Rudy Salim adalah pemilik club Phantom, PIK 2 bersama Raffi Ahmad. Mereka berdua, sebagai perwakilan pengusaha hiburan dan pemilik tempat hiburan Phantom. Mereka menyampaikan keberatannya terhadap kebijakan ini. Sebab hal tersebut dapat menghambat pertumbuhan industri hiburan di Tanah Air.

Sebelumnya, Pengacara kondang Hotman Paris Hutapea dan pedangdut Inul Daratista juga kompak memprotes kenaikan pajak hiburan ini. Keduanya menilai kenaikan pajak akan merugikan pengusaha dan masyarakat secara umum.

“Misalnya, customer datang dan belanja senilai Rp10 juta, total tersebut akan dikenakan service charge sebesar 10% sehingga menjadi Rp11 juta.

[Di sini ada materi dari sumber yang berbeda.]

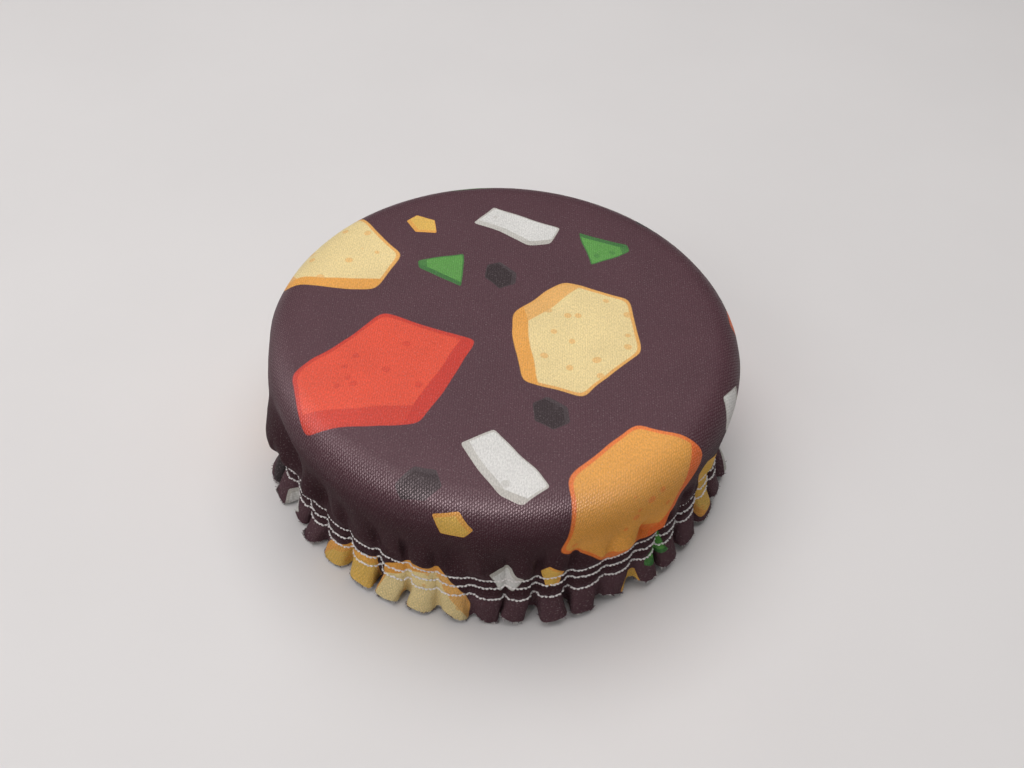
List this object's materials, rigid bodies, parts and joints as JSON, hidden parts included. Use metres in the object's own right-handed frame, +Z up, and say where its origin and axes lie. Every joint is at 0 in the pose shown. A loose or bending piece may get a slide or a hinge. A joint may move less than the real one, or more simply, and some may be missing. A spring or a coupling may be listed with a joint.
{
  "type": "bowl cover",
  "caption": "Round elasticated cloth bowl cover with a flat drawn top, a gathered skirt, parallel rows of stitches and a raw-edged ruffle.",
  "frame": {"origin": "middle of the cover's footprint, on the surface that its ruffle stands on", "axes": "+Z up through the flat top, -Y towards the side that the picture shows nearest"},
  "size_m": [0.1509, 0.1506, 0.0575],
  "materials": {
    "cloth": "satin knitted face on a laminated back, printed",
    "elastic": "woven elastic, matt",
    "thread": "white sewing thread"
  },
  "bodies": {
    "root": {"cover": "cloth", "elastic_band": "elastic", "stitch_row_1": "thread", "stitch_row_2": "thread", "stitch_row_3": "thread"}
  },
  "joints": []
}
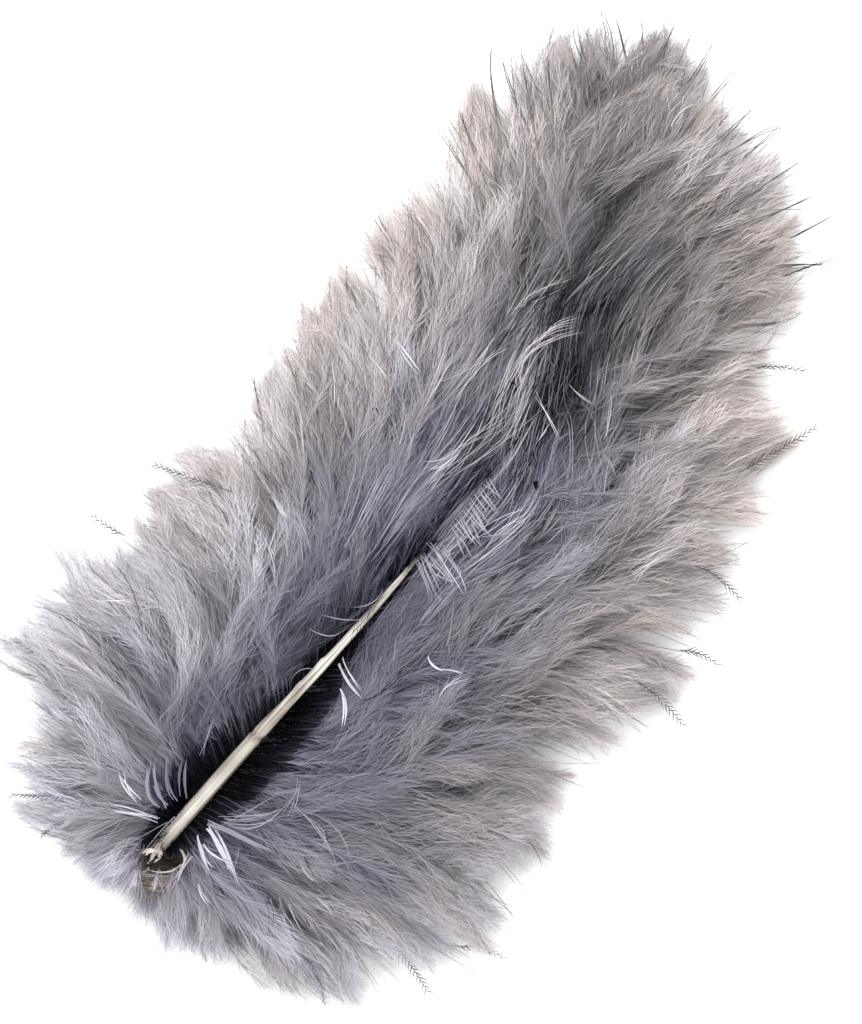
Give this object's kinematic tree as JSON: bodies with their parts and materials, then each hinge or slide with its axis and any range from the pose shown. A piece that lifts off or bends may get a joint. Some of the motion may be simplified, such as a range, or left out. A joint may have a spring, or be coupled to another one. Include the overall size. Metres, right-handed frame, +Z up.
{
  "type": "marabou feather",
  "caption": "Loose marabou feather: a cream quill lying in a trench of soft grey down that spreads in locks on both sides and closes over the shaft towards the tip.",
  "frame": {"origin": "middle of the feather's footprint, on the surface that it rests on", "axes": "+Y runs from the quill's cut end to the tip, +Z is up out of the surface"},
  "size_m": [0.0721, 0.1281, 0.0229],
  "materials": {
    "down": "soft grey down, lavender inside and warm pale grey at the tips",
    "quill": "satin cream horn"
  },
  "bodies": {
    "root": {"feather": "down"}
  },
  "joints": []
}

Jika dikenakan lagi PB1 minimal 40% (Rp4.400.000) maka total yang harus dibayarkan customer jadi Rp15.400.000,” sambung Rudy.

"Pemerintah dan DPR diharapkan untuk membuka ruang dialog yang lebih luas dengan melibatkan semua pihak terkait. Suara para pelaku usaha hiburan perlu didengar dengan baik dalam proses pengambilan keputusan ini. Sehingga kebijakan yang dihasilkan dapat lebih memperhitungkan berbagai aspek dan kepentingan yang ada," ujar Bamsoet.

Ketua DPR RI ke-20 dan mantan Ketua Komisi III DPR RI bidang Hukum, HAM, dan Keamanan ini menjelaskan, dalam Undang-Undang Hubungan Keuangan Antara Pemerintah Pusat dan Pemerintah Daerah (UU HKPD) pasal 58 ayat 2, menyebutkan bahwa khusus tarif Pajak Barang dan Jasa Tertentu (PBJT) atas jasa hiburan pada diskotek, karaoke, kelab malam, bar dan mandi uap (spa) ditetapkan paling rendah 40 persen dan paling tinggi 75 persen. Kenaikan tersebut kemudian memunculkan sejumlah kontroversi dari para pelaku usaha hiburan.

"Kenaikan pajak hiburan sebesar ini dapat memberikan dampak yang signifikan terhadap industri hiburan. Selain memberatkan para pelaku usaha, kenaikan pajak sebesar ini berpotensi menimbulkan dampak negatif. Seperti peningkatan harga tiket masuk, penurunan daya beli masyarakat, dan bahkan berdampak pada kelangsungan usaha para pelaku industri hiburan," tutup Bamsoet.